> _EXERCISE_:
In full and without alteration, give the listing again.

__________________________________________________

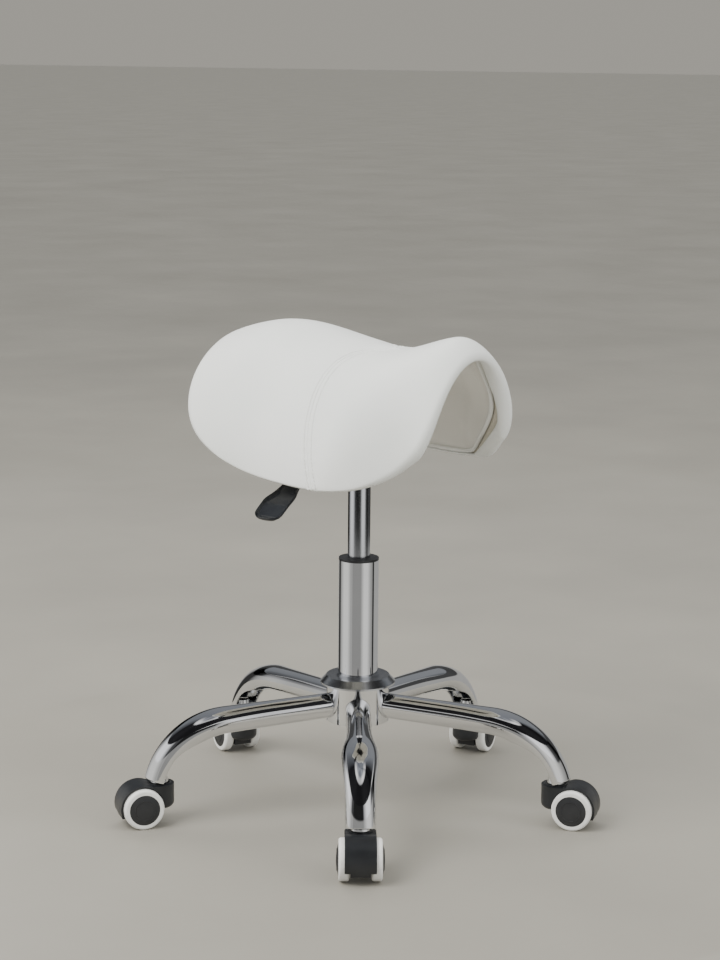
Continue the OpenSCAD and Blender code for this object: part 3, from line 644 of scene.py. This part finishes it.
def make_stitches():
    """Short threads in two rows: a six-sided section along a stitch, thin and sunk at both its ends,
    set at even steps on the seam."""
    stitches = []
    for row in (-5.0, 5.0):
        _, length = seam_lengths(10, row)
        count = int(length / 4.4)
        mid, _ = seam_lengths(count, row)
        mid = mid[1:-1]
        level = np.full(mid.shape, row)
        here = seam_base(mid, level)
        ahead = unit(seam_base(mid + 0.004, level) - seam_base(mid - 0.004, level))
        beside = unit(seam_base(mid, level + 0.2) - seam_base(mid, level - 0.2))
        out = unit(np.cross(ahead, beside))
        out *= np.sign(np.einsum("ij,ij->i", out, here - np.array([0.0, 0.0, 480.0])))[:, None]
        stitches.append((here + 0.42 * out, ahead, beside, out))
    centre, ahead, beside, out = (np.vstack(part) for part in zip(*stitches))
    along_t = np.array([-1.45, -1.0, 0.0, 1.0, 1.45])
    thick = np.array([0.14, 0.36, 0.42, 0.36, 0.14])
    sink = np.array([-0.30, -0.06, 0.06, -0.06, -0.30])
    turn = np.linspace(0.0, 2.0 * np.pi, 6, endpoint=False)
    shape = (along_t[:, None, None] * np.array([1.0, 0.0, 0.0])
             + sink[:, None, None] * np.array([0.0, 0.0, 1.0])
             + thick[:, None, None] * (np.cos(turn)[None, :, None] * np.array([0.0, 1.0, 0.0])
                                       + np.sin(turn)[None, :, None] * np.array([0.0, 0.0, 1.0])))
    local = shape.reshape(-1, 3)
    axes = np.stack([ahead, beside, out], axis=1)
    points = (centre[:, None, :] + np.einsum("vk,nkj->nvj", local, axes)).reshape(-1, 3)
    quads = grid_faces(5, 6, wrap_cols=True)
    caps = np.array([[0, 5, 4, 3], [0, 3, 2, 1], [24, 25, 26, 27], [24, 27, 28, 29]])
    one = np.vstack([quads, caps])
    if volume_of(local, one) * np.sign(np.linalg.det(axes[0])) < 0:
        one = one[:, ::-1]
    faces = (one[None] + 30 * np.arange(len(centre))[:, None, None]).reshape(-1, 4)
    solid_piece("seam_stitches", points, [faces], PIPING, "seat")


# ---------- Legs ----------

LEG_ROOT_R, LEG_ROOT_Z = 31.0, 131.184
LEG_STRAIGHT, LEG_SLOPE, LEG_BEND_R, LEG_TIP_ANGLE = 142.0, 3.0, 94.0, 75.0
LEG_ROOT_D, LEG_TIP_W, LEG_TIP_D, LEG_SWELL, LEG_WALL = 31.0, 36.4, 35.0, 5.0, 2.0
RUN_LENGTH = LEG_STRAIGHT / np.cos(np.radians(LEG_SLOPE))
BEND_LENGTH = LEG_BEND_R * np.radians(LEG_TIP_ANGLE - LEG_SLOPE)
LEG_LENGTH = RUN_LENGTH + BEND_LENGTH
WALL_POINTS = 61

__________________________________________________

> _RESULT FOR THIS TASK_:
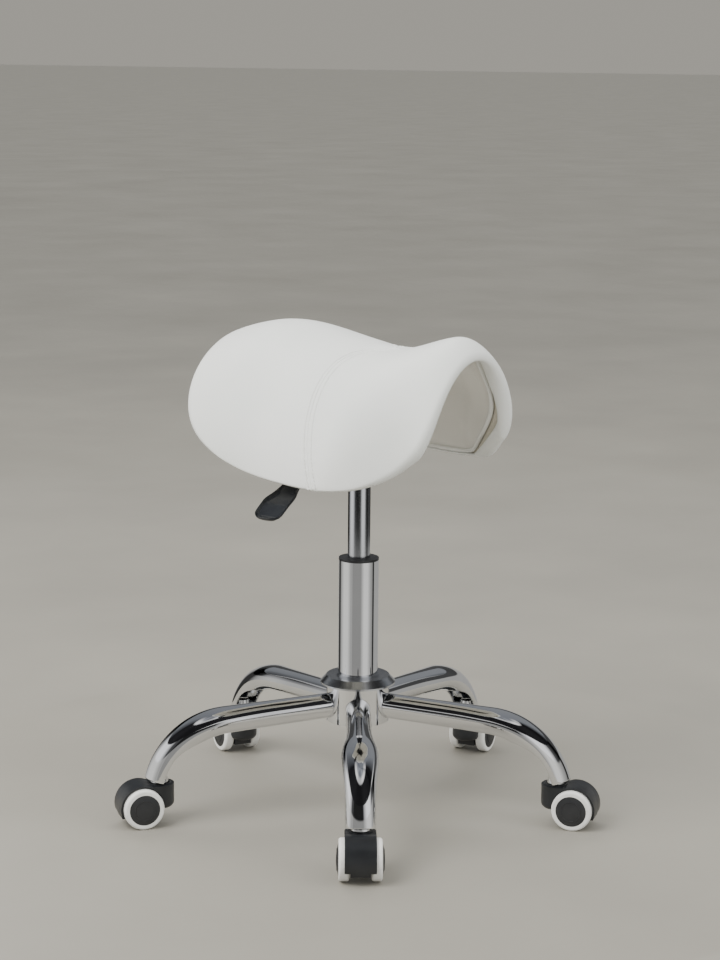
Continue the OpenSCAD and Blender code for this object: part 3, from line 644 of scene.py. This part finishes it.
def make_stitches():
    """Short threads in two rows: a six-sided section along a stitch, thin and sunk at both its ends,
    set at even steps on the seam."""
    stitches = []
    for row in (-5.0, 5.0):
        _, length = seam_lengths(10, row)
        count = int(length / 4.4)
        mid, _ = seam_lengths(count, row)
        mid = mid[1:-1]
        level = np.full(mid.shape, row)
        here = seam_base(mid, level)
        ahead = unit(seam_base(mid + 0.004, level) - seam_base(mid - 0.004, level))
        beside = unit(seam_base(mid, level + 0.2) - seam_base(mid, level - 0.2))
        out = unit(np.cross(ahead, beside))
        out *= np.sign(np.einsum("ij,ij->i", out, here - np.array([0.0, 0.0, 480.0])))[:, None]
        stitches.append((here + 0.42 * out, ahead, beside, out))
    centre, ahead, beside, out = (np.vstack(part) for part in zip(*stitches))
    along_t = np.array([-1.45, -1.0, 0.0, 1.0, 1.45])
    thick = np.array([0.14, 0.36, 0.42, 0.36, 0.14])
    sink = np.array([-0.30, -0.06, 0.06, -0.06, -0.30])
    turn = np.linspace(0.0, 2.0 * np.pi, 6, endpoint=False)
    shape = (along_t[:, None, None] * np.array([1.0, 0.0, 0.0])
             + sink[:, None, None] * np.array([0.0, 0.0, 1.0])
             + thick[:, None, None] * (np.cos(turn)[None, :, None] * np.array([0.0, 1.0, 0.0])
                                       + np.sin(turn)[None, :, None] * np.array([0.0, 0.0, 1.0])))
    local = shape.reshape(-1, 3)
    axes = np.stack([ahead, beside, out], axis=1)
    points = (centre[:, None, :] + np.einsum("vk,nkj->nvj", local, axes)).reshape(-1, 3)
    quads = grid_faces(5, 6, wrap_cols=True)
    caps = np.array([[0, 5, 4, 3], [0, 3, 2, 1], [24, 25, 26, 27], [24, 27, 28, 29]])
    one = np.vstack([quads, caps])
    if volume_of(local, one) * np.sign(np.linalg.det(axes[0])) < 0:
        one = one[:, ::-1]
    faces = (one[None] + 30 * np.arange(len(centre))[:, None, None]).reshape(-1, 4)
    solid_piece("seam_stitches", points, [faces], PIPING, "seat")


# ---------- Legs ----------

LEG_ROOT_R, LEG_ROOT_Z = 31.0, 131.184
LEG_STRAIGHT, LEG_SLOPE, LEG_BEND_R, LEG_TIP_ANGLE = 142.0, 3.0, 94.0, 75.0
LEG_ROOT_D, LEG_TIP_W, LEG_TIP_D, LEG_SWELL, LEG_WALL = 31.0, 36.4, 35.0, 5.0, 2.0
RUN_LENGTH = LEG_STRAIGHT / np.cos(np.radians(LEG_SLOPE))
BEND_LENGTH = LEG_BEND_R * np.radians(LEG_TIP_ANGLE - LEG_SLOPE)
LEG_LENGTH = RUN_LENGTH + BEND_LENGTH
WALL_POINTS = 61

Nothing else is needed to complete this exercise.